**WHAT THE EXERCISE ASKS:** Return only the lines running from the top of the entries to the line with "at floor level.", inclusive, exactly as written.

**RECORDED DATA:**

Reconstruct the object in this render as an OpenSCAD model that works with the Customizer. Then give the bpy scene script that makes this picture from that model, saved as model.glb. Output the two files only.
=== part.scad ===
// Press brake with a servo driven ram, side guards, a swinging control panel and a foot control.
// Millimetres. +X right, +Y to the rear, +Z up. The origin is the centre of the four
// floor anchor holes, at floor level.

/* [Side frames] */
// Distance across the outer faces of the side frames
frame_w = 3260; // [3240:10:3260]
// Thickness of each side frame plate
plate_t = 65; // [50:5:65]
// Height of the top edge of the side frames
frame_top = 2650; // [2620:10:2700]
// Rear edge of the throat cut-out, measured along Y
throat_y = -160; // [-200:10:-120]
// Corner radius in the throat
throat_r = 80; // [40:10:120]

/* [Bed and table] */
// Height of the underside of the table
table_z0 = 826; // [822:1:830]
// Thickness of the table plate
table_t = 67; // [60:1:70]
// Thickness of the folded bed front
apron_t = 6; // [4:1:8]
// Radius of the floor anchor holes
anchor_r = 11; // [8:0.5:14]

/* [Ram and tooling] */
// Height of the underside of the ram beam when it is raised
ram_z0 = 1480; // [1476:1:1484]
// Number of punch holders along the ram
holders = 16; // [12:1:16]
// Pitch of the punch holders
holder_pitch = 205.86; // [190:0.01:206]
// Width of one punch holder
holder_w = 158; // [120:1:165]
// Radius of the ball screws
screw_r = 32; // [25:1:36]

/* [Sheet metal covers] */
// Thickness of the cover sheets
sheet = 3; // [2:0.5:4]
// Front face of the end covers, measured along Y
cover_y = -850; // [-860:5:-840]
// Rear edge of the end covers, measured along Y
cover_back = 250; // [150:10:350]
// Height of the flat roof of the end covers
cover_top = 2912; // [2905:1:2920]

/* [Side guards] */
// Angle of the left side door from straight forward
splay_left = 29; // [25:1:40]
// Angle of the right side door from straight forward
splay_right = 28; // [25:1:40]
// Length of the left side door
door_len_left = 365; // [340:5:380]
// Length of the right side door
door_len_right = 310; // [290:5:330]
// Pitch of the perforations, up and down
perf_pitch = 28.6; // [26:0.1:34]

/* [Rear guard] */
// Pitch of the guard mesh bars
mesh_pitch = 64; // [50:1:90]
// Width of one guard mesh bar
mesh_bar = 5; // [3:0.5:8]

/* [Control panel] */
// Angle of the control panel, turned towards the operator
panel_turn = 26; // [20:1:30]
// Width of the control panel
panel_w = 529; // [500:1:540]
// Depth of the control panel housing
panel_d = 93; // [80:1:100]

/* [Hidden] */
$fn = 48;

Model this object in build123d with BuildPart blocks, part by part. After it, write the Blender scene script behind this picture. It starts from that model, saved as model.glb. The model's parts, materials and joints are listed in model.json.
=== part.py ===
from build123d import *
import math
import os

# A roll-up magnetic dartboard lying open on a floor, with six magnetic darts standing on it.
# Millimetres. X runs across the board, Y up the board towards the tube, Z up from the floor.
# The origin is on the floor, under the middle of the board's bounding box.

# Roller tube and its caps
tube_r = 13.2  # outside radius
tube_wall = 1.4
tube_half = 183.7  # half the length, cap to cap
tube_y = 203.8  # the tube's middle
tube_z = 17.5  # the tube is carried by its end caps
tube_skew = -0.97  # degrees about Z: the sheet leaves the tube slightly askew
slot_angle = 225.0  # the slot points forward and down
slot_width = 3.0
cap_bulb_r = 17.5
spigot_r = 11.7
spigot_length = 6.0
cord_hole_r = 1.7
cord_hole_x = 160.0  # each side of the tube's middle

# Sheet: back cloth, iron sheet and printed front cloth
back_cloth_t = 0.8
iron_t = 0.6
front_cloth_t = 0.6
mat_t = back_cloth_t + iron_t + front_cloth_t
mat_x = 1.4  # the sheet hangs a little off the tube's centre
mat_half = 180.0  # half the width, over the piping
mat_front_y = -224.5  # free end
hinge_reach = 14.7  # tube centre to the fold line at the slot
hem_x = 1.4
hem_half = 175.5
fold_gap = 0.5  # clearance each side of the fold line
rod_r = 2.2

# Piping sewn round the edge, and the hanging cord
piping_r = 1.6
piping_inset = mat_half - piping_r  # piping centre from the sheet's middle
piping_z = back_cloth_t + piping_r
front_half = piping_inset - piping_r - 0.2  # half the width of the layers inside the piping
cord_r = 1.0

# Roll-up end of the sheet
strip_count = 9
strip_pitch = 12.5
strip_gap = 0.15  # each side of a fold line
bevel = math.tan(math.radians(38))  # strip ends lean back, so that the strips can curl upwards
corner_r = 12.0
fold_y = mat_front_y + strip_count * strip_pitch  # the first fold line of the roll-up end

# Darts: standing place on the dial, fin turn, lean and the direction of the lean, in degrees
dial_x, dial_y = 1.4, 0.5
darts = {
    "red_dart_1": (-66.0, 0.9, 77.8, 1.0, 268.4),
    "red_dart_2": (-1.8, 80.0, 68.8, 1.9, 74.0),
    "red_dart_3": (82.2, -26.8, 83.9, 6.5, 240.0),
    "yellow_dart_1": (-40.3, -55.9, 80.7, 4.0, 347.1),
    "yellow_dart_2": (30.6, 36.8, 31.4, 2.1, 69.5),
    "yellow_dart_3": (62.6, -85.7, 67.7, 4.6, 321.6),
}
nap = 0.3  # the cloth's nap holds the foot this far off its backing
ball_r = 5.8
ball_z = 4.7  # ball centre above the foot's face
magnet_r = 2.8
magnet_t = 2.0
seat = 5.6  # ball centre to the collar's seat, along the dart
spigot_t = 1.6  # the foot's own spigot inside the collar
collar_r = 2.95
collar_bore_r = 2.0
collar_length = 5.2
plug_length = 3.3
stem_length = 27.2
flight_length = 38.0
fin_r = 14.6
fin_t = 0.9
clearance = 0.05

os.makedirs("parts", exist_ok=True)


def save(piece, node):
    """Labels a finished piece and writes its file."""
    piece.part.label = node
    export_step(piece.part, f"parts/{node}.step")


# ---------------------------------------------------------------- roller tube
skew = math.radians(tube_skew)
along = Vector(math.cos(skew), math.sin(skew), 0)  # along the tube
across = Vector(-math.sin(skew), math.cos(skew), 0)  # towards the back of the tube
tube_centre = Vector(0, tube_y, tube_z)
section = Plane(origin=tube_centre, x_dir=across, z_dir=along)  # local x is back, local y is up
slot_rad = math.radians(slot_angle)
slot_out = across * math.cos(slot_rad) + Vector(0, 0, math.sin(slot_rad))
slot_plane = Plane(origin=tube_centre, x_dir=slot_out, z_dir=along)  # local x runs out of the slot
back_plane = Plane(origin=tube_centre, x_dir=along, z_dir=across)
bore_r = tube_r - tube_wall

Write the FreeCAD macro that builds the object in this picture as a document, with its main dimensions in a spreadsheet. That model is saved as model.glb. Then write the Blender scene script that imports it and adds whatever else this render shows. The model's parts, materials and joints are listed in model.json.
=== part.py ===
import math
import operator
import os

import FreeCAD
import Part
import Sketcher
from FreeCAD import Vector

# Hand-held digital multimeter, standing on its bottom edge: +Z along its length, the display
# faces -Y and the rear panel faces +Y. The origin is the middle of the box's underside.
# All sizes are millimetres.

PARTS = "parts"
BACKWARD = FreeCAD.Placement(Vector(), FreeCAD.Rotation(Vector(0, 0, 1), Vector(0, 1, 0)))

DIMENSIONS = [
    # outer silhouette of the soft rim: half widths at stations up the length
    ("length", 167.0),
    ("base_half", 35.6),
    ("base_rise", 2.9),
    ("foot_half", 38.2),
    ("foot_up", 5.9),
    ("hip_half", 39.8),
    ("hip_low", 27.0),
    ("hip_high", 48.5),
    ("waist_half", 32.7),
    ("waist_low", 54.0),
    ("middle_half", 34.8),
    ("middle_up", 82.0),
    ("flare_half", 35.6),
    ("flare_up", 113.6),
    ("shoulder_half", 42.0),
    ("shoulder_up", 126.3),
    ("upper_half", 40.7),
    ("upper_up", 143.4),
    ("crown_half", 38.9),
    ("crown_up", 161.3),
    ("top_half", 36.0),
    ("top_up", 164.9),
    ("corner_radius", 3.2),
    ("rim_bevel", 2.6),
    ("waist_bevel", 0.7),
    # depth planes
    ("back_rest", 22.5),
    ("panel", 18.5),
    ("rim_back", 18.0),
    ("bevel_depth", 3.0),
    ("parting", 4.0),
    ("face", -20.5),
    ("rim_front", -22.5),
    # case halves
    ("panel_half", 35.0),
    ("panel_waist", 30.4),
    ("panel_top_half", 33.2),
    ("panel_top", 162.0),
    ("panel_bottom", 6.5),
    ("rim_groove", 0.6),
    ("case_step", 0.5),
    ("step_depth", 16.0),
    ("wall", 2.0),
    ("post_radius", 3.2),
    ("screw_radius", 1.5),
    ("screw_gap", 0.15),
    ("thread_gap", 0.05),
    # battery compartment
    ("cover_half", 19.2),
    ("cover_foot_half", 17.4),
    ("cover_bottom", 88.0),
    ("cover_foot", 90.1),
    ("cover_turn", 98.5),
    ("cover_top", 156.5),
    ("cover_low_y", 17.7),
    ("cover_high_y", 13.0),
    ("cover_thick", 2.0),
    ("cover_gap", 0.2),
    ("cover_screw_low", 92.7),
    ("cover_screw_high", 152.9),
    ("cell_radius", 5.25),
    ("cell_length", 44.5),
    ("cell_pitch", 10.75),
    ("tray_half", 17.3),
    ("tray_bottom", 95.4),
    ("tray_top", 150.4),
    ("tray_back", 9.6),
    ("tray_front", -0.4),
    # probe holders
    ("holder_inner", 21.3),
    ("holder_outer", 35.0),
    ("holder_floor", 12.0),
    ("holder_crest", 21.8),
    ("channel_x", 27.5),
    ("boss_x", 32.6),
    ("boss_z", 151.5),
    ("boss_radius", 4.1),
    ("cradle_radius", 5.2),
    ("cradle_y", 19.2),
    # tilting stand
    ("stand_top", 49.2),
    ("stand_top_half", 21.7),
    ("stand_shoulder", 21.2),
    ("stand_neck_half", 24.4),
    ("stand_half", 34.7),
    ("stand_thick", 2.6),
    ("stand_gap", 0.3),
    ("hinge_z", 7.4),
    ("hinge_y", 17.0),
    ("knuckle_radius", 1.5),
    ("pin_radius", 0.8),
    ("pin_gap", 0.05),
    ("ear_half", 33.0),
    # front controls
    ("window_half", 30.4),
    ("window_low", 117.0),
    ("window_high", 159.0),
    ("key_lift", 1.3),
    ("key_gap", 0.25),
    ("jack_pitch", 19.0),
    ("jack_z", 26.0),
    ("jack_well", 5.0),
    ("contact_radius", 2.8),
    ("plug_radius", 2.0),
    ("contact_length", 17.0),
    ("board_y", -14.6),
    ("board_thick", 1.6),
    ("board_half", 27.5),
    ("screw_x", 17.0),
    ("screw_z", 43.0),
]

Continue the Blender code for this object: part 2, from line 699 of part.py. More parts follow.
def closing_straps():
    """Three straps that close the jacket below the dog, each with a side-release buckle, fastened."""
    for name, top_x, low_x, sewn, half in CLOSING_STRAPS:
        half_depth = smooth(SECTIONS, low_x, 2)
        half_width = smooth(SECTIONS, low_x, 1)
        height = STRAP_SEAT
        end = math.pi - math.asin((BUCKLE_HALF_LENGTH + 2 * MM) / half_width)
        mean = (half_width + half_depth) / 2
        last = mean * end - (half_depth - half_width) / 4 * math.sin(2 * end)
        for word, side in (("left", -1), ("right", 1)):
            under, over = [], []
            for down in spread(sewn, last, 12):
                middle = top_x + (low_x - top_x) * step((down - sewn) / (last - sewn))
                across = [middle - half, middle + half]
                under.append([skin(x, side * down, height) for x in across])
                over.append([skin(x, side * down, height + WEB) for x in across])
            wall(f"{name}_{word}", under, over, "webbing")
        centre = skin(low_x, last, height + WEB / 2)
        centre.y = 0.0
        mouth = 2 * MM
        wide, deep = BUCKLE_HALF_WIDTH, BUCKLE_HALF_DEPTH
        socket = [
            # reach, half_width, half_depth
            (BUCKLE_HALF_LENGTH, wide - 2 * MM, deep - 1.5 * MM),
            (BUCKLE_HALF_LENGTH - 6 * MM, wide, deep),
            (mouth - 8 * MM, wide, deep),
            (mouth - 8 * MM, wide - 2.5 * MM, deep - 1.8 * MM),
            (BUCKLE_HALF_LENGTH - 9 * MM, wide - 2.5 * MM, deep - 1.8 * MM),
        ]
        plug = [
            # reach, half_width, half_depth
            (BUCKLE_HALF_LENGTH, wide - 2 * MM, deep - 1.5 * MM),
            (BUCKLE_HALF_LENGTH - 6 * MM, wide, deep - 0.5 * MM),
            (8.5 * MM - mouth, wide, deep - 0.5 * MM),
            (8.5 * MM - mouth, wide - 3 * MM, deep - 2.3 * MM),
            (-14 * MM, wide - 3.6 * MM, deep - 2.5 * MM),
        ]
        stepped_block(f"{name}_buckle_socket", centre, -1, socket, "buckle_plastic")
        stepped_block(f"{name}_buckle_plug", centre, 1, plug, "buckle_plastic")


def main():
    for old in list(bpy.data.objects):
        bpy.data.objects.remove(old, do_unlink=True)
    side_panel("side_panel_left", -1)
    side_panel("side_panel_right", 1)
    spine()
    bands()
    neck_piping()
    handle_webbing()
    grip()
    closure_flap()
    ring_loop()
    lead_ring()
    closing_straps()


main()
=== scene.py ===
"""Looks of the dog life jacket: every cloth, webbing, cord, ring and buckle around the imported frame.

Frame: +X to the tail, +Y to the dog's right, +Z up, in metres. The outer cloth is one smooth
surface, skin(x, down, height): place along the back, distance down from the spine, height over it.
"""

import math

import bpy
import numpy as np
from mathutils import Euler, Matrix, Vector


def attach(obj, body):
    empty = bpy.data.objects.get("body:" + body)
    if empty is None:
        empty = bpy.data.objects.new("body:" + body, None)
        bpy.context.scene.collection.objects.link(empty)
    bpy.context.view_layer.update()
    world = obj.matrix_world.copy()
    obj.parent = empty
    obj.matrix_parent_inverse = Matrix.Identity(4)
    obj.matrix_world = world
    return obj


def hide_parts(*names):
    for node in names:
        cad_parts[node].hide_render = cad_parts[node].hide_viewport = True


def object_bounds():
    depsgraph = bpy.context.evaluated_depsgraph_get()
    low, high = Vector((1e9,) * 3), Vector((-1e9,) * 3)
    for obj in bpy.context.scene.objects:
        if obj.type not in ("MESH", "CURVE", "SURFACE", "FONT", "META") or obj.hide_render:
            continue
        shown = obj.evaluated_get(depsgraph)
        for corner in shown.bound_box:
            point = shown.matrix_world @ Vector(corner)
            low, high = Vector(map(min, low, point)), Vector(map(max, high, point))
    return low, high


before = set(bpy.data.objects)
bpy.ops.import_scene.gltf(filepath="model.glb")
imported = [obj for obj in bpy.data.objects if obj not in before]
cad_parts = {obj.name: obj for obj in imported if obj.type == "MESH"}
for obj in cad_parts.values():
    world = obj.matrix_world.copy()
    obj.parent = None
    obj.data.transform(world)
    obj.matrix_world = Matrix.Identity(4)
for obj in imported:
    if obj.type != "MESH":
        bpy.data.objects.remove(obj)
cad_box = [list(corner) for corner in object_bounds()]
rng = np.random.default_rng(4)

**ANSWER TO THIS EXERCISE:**
Reconstruct the object in this render as an OpenSCAD model that works with the Customizer. Then give the bpy scene script that makes this picture from that model, saved as model.glb. Output the two files only.
=== part.scad ===
// Press brake with a servo driven ram, side guards, a swinging control panel and a foot control.
// Millimetres. +X right, +Y to the rear, +Z up. The origin is the centre of the four
// floor anchor holes, at floor level.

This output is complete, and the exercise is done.